>>>
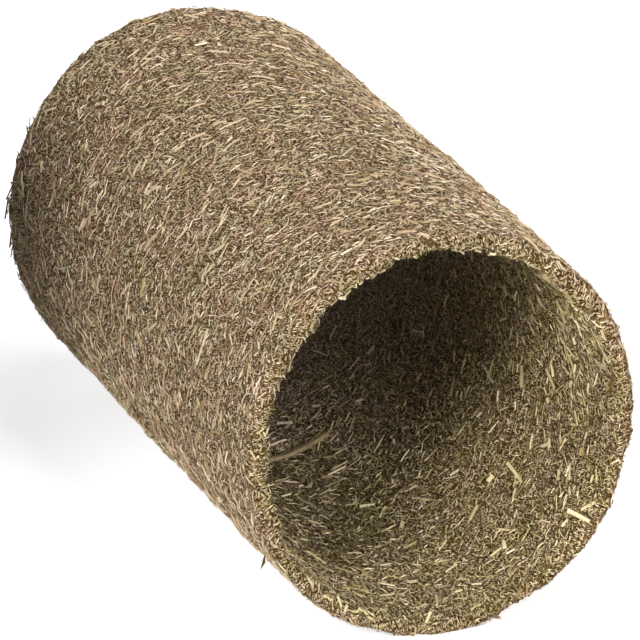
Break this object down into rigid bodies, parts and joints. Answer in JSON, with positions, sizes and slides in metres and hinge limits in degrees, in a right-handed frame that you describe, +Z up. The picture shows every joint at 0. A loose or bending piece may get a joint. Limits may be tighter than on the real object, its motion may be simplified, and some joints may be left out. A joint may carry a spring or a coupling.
{
  "type": "pressed hay tube",
  "caption": "Open-ended tube of pressed, chopped alfalfa hay lying on its side, a tunnel, nest and chew for rabbits and other small pets.",
  "frame": {"origin": "middle of the tube's footprint, on the surface that it rests on", "axes": "+Z up, Y along the tube's axis with the slanted end at -Y, +X to the right when looking in at that end"},
  "size_m": [0.1388, 0.2532, 0.1407],
  "materials": {
    "pressed_hay": "matte"
  },
  "bodies": {
    "root": {"hay_tube": "pressed_hay"}
  },
  "joints": []
}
<<<
■ EXERCISE TASK
Quote the material exactly, leaving nothing out.

■ EXERCISE SOLUTION
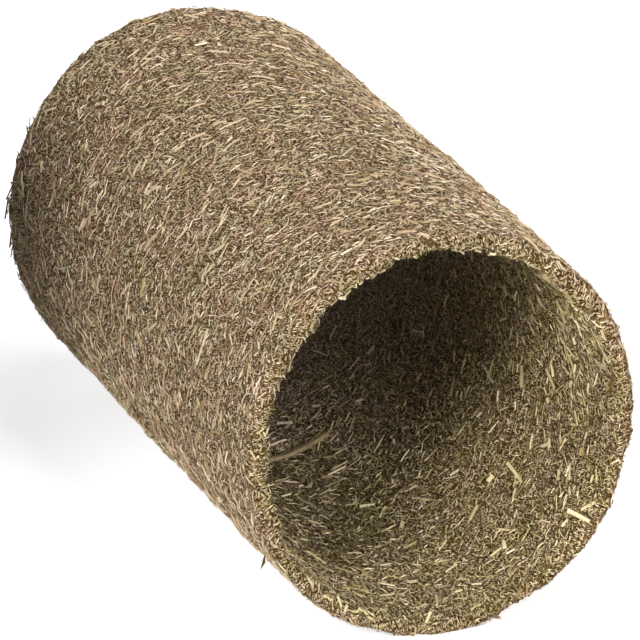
Break this object down into rigid bodies, parts and joints. Answer in JSON, with positions, sizes and slides in metres and hinge limits in degrees, in a right-handed frame that you describe, +Z up. The picture shows every joint at 0. A loose or bending piece may get a joint. Limits may be tighter than on the real object, its motion may be simplified, and some joints may be left out. A joint may carry a spring or a coupling.
{
  "type": "pressed hay tube",
  "caption": "Open-ended tube of pressed, chopped alfalfa hay lying on its side, a tunnel, nest and chew for rabbits and other small pets.",
  "frame": {"origin": "middle of the tube's footprint, on the surface that it rests on", "axes": "+Z up, Y along the tube's axis with the slanted end at -Y, +X to the right when looking in at that end"},
  "size_m": [0.1388, 0.2532, 0.1407],
  "materials": {
    "pressed_hay": "matte"
  },
  "bodies": {
    "root": {"hay_tube": "pressed_hay"}
  },
  "joints": []
}